I didn’t particularly care for the character designs at first, but i quickly grew to like them.
There are some subpar 3D images here and there that kinda takes away the wonderfulness of the background though. I didn’t care for them, they just didn't fit in.
The sound is enchanting and always interesting. I feel that the voice actors all fit with their characters as well. Nice work here. I guess Olga is the “worst” character imo, but she does a fine job as well.
The OP/ED songs are pretty good.
I haven’t really listened to any OSTs this year, but I got a feeling this will stay on as my favorite.
I’m not all that fond of Olga, but imo she’s definitely not a bad characters. And Furio should definitely have gotten more (read; some real) development.

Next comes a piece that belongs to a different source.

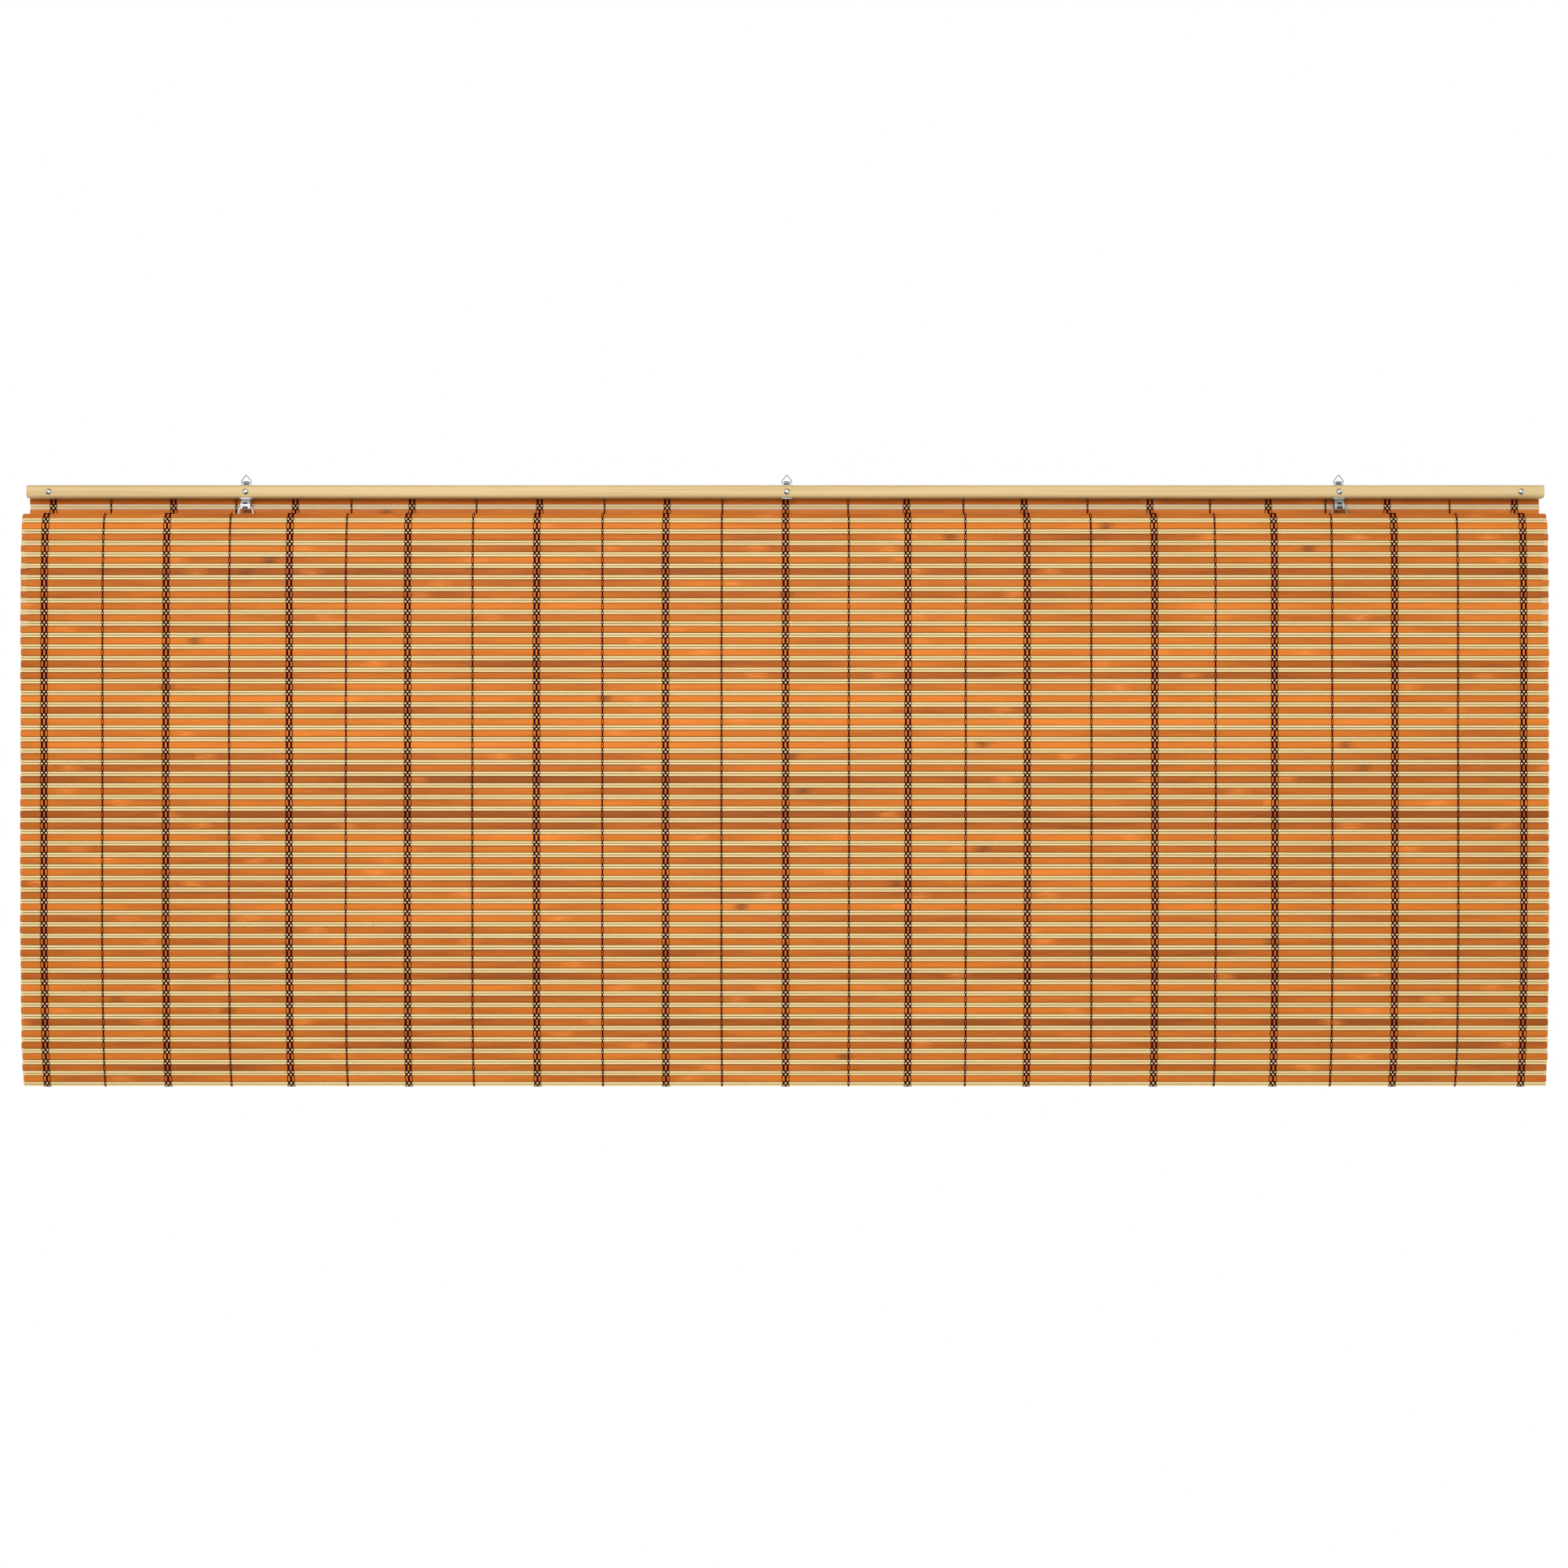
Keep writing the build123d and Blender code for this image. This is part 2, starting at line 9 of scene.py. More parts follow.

I really like all the other characters though. At first I was very unsure of the cast because I just saw them as the usual “bishounen team” that inhabits most shoujo titles, except that these guys are older and more refined. Now, don’t get me wrong, that’s in fact what they are, but with the development they recieve and their “gentlemen ways” they quickly grew on me. I guess I’m not much different from the women in this show, even if I am a guy.
Gigi is definitely my favorite.
The initial premise is a bit silly & farfetched, but once it got set in it’s way it was peaceful and entertaining, and while we got a pretty sweet conclusion, it would’ve been nice if it was a bit more fleshed out. Preferably by (like I stated earlier) fleshing out Furio’s character a bit more and maybe a bit more about Nicoletta’s past with her grandmother.
But overall I enjoyed it. I like these kinds of relaxing and peaceful series. But it wasn’t as heartwarming as Aria or Kamichu, and it was a bit slow at times.